Gradient boosting is an approach where new models are created that predict the residuals or errors of prior models and then added together to make the final prediction. It is called gradient boosting because it uses a gradient descent algorithm to minimize the loss when adding new models. (Ref)

Gradient boosting tries to boost the performance of a simple base-learner by iteratively shifting the focus towards problematic observations that are challenging to predict. In Gradient boosting, this shifting is done by identifying the difficult observations by large residuals computed in the previous iterations.

Gradient Boost is a robust machine learning algorithm made up of Gradient descent and Boosting.

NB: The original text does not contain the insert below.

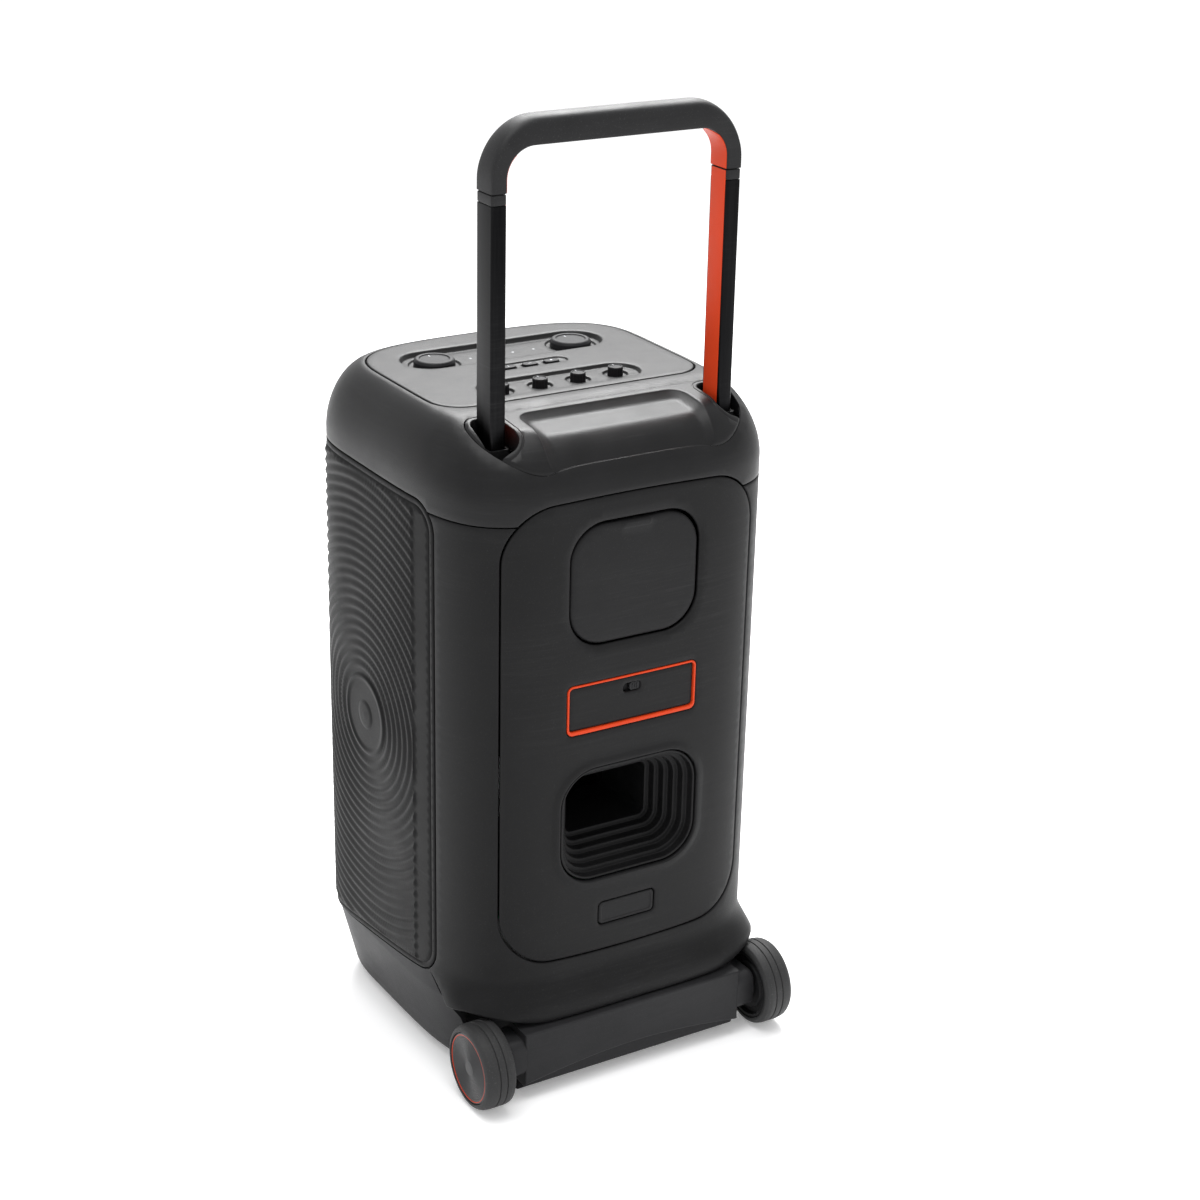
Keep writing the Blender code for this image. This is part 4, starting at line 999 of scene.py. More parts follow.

The word ‘gradient’ implies that you can have two or more derivatives of the same function.

The technique yields a direct interpretation of boosting methods from the perspective of numerical optimization in a function space and generalizes them by allowing optimization of an arbitrary loss function.

The loss function is gradient boosting can be any differentiable loss function, and so Gradient Boosting algorithm is more robust to outliers than AdaBoost. (recall that the AdaBoost uses exponential loss function which can be sensitive to the outliers. Gradient boosting can use different loss functions, and hence is less prone to the outliers).

Gradient Boosting has three main components: additive model, loss function and a weak learner.

This approach supports both regression and classification predictive modeling problems.

In Gradient Boosting, the shortcomings of the existing weak learners can be identified by gradients.